*Task directions:* Write out the whole of the material exactly.

*Data for this task:*

## START

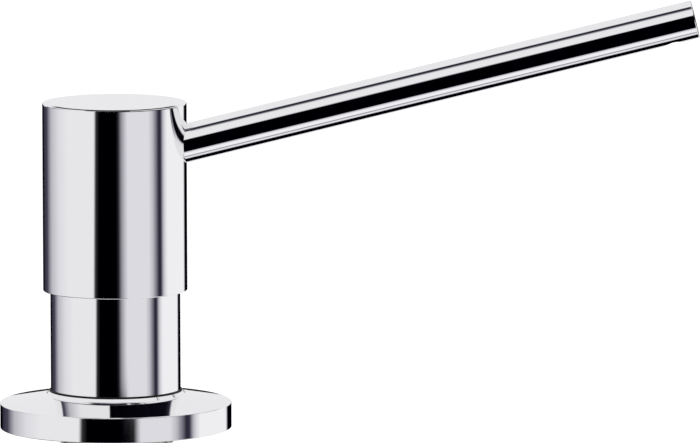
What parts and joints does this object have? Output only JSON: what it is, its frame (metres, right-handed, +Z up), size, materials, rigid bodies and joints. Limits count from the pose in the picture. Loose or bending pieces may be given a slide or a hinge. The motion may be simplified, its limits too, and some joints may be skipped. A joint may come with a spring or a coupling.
{
  "type": "sink soap dispenser",
  "caption": "Deck-mounted sink soap dispenser: press-down head with a long rising spout, a neck on a round base, and the pump, clamp and bottle below the deck.",
  "frame": {"origin": "centre of the round base on the deck surface, where the shank enters the deck hole", "axes": "+Z up along the neck's axis, +X the way the spout points at rest"},
  "size_m": [0.1581, 0.064, 0.2786],
  "materials": {
    "chrome": "mirror polished",
    "stainless": "turned and drawn stainless steel",
    "shank_metal": "nickel-plated brass, satin",
    "white_plastic": "moulded, satin",
    "black_plastic": "moulded, fine matt grain",
    "rubber": "matt",
    "milky_plastic": "translucent blown polyethylene"
  },
  "bodies": {
    "base": {"base_flange": "chrome", "flange_gasket": "rubber", "neck_ring": "rubber", "neck_sleeve": "chrome", "threaded_shank": "shank_metal"},
    "pump": {"pump_cylinder": "white_plastic", "pump_closure": "white_plastic", "closure_gasket": "rubber", "ball_cage": "white_plastic", "dip_tube": "milky_plastic", "return_spring": "stainless"},
    "inlet_valve": {"inlet_ball": "stainless"},
    "plunger": {"stem": "white_plastic", "stem_seal": "rubber", "piston": "white_plastic", "piston_seal": "rubber"},
    "outlet_valve": {"outlet_ball": "stainless"},
    "head": {"head_sleeve": "chrome", "head_core": "white_plastic", "spout_tube": "chrome", "spout_tip_plug": "chrome", "spout_seal": "rubber"},
    "clamp": {"deck_pad": "rubber", "clamp_plate": "stainless"},
    "nut": {"mounting_nut": "black_plastic"},
    "bottle": {"bottle": "milky_plastic", "bottle_seal": "rubber"}
  },
  "joints": [
    {"name": "pump_lift_out", "type": "slide", "parent": "base", "child": "pump", "axis": [0, 0, 1], "range_m": [0, 0.24]},
    {"name": "pump_stroke", "type": "slide", "parent": "pump", "child": "plunger", "axis": [0, 0, -1], "range_m": [0, 0.013], "stiffness_N_per_m": 400, "springref_m": -0.02, "deforming": ["return_spring"]},
    {"name": "spout_swivel", "type": "hinge", "parent": "plunger", "child": "head", "pos_m": [0, 0, 0.058], "axis": [0, 0, 1], "continuous": true},
    {"name": "inlet_ball_lift", "type": "slide", "parent": "pump", "child": "inlet_valve", "axis": [0, 0, 1], "range_m": [0, 0.002]},
    {"name": "outlet_ball_lift", "type": "slide", "parent": "plunger", "child": "outlet_valve", "axis": [0, 0, 1], "range_m": [0, 0.0014]},
    {"name": "clamp_travel", "type": "slide", "parent": "base", "child": "clamp", "axis": [0, 0, 1], "range_m": [-0.009, 0.018]},
    {"name": "nut_turn", "type": "hinge", "parent": "clamp", "child": "nut", "pos_m": [0, 0, -0.0285], "axis": [0, 0, 1], "range_deg": [-1620, 3240]},
    {"name": "bottle_release", "type": "slide", "parent": "base", "child": "bottle", "axis": [0, 0, -1], "range_m": [0, 0.17]}
  ],
  "couplings": [
    {"joint": "clamp_travel", "follows": "nut_turn", "m_per_rad": 0.0003183}
  ]
}
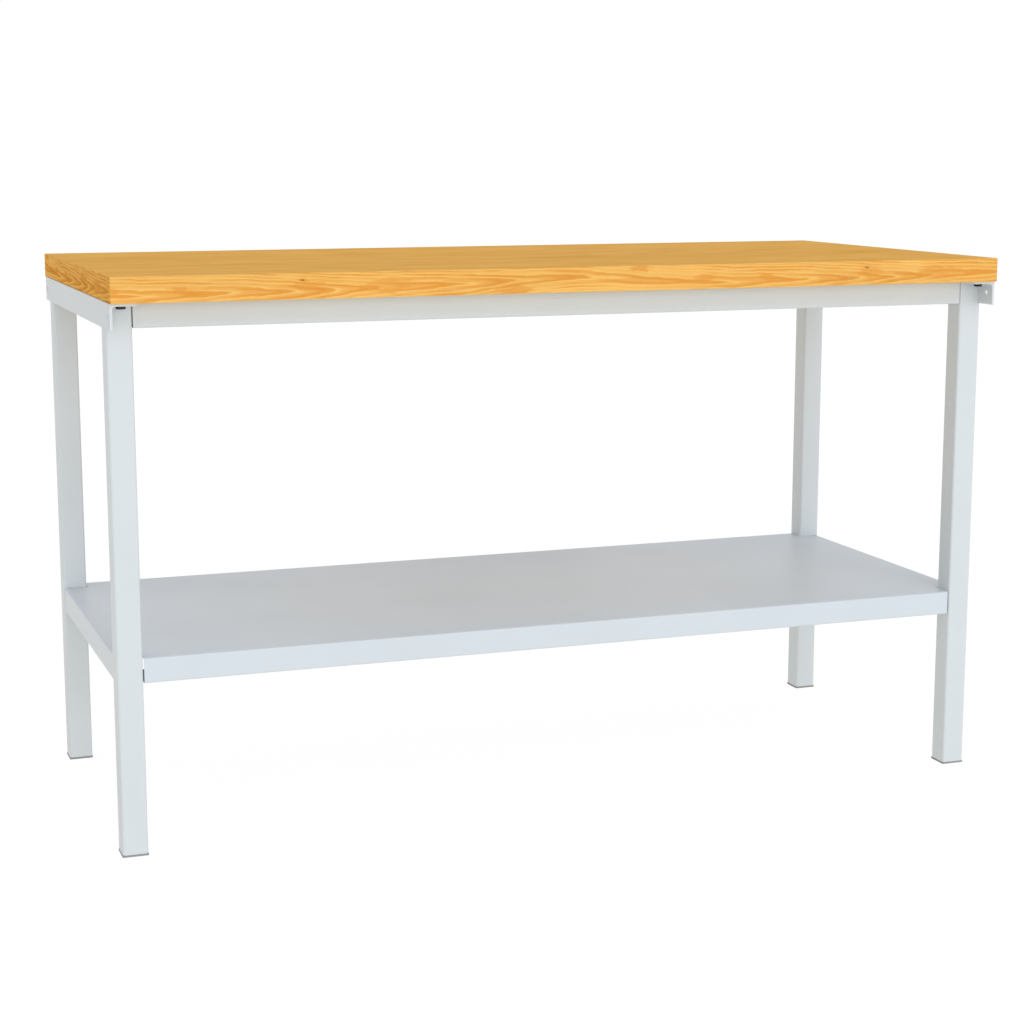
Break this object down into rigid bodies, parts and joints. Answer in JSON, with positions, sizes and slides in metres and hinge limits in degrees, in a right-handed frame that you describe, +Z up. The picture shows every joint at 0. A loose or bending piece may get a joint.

## END

*Reply:*
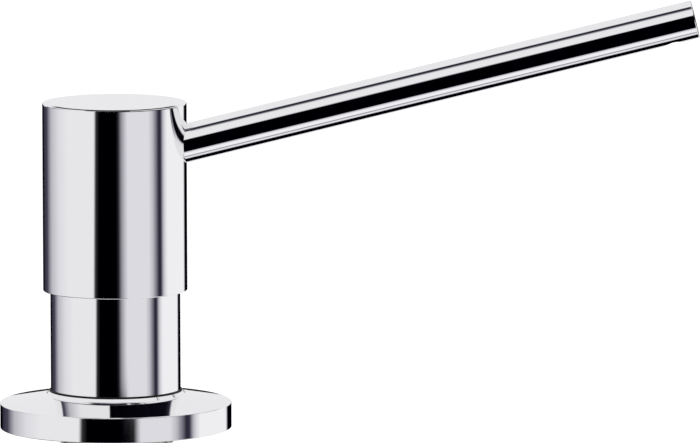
What parts and joints does this object have? Output only JSON: what it is, its frame (metres, right-handed, +Z up), size, materials, rigid bodies and joints. Limits count from the pose in the picture. Loose or bending pieces may be given a slide or a hinge. The motion may be simplified, its limits too, and some joints may be skipped. A joint may come with a spring or a coupling.
{
  "type": "sink soap dispenser",
  "caption": "Deck-mounted sink soap dispenser: press-down head with a long rising spout, a neck on a round base, and the pump, clamp and bottle below the deck.",
  "frame": {"origin": "centre of the round base on the deck surface, where the shank enters the deck hole", "axes": "+Z up along the neck's axis, +X the way the spout points at rest"},
  "size_m": [0.1581, 0.064, 0.2786],
  "materials": {
    "chrome": "mirror polished",
    "stainless": "turned and drawn stainless steel",
    "shank_metal": "nickel-plated brass, satin",
    "white_plastic": "moulded, satin",
    "black_plastic": "moulded, fine matt grain",
    "rubber": "matt",
    "milky_plastic": "translucent blown polyethylene"
  },
  "bodies": {
    "base": {"base_flange": "chrome", "flange_gasket": "rubber", "neck_ring": "rubber", "neck_sleeve": "chrome", "threaded_shank": "shank_metal"},
    "pump": {"pump_cylinder": "white_plastic", "pump_closure": "white_plastic", "closure_gasket": "rubber", "ball_cage": "white_plastic", "dip_tube": "milky_plastic", "return_spring": "stainless"},
    "inlet_valve": {"inlet_ball": "stainless"},
    "plunger": {"stem": "white_plastic", "stem_seal": "rubber", "piston": "white_plastic", "piston_seal": "rubber"},
    "outlet_valve": {"outlet_ball": "stainless"},
    "head": {"head_sleeve": "chrome", "head_core": "white_plastic", "spout_tube": "chrome", "spout_tip_plug": "chrome", "spout_seal": "rubber"},
    "clamp": {"deck_pad": "rubber", "clamp_plate": "stainless"},
    "nut": {"mounting_nut": "black_plastic"},
    "bottle": {"bottle": "milky_plastic", "bottle_seal": "rubber"}
  },
  "joints": [
    {"name": "pump_lift_out", "type": "slide", "parent": "base", "child": "pump", "axis": [0, 0, 1], "range_m": [0, 0.24]},
    {"name": "pump_stroke", "type": "slide", "parent": "pump", "child": "plunger", "axis": [0, 0, -1], "range_m": [0, 0.013], "stiffness_N_per_m": 400, "springref_m": -0.02, "deforming": ["return_spring"]},
    {"name": "spout_swivel", "type": "hinge", "parent": "plunger", "child": "head", "pos_m": [0, 0, 0.058], "axis": [0, 0, 1], "continuous": true},
    {"name": "inlet_ball_lift", "type": "slide", "parent": "pump", "child": "inlet_valve", "axis": [0, 0, 1], "range_m": [0, 0.002]},
    {"name": "outlet_ball_lift", "type": "slide", "parent": "plunger", "child": "outlet_valve", "axis": [0, 0, 1], "range_m": [0, 0.0014]},
    {"name": "clamp_travel", "type": "slide", "parent": "base", "child": "clamp", "axis": [0, 0, 1], "range_m": [-0.009, 0.018]},
    {"name": "nut_turn", "type": "hinge", "parent": "clamp", "child": "nut", "pos_m": [0, 0, -0.0285], "axis": [0, 0, 1], "range_deg": [-1620, 3240]},
    {"name": "bottle_release", "type": "slide", "parent": "base", "child": "bottle", "axis": [0, 0, -1], "range_m": [0, 0.17]}
  ],
  "couplings": [
    {"joint": "clamp_travel", "follows": "nut_turn", "m_per_rad": 0.0003183}
  ]
}
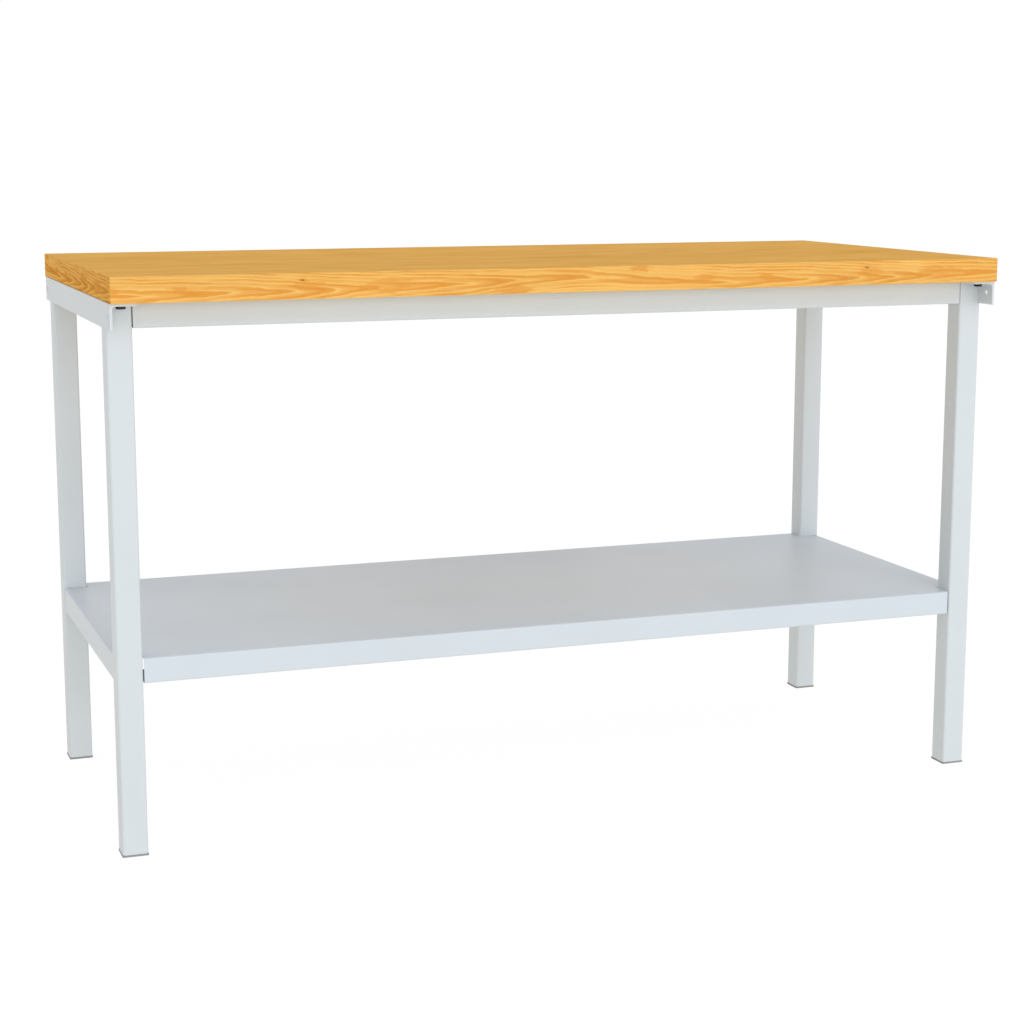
Break this object down into rigid bodies, parts and joints. Answer in JSON, with positions, sizes and slides in metres and hinge limits in degrees, in a right-handed frame that you describe, +Z up. The picture shows every joint at 0. A loose or bending piece may get a joint.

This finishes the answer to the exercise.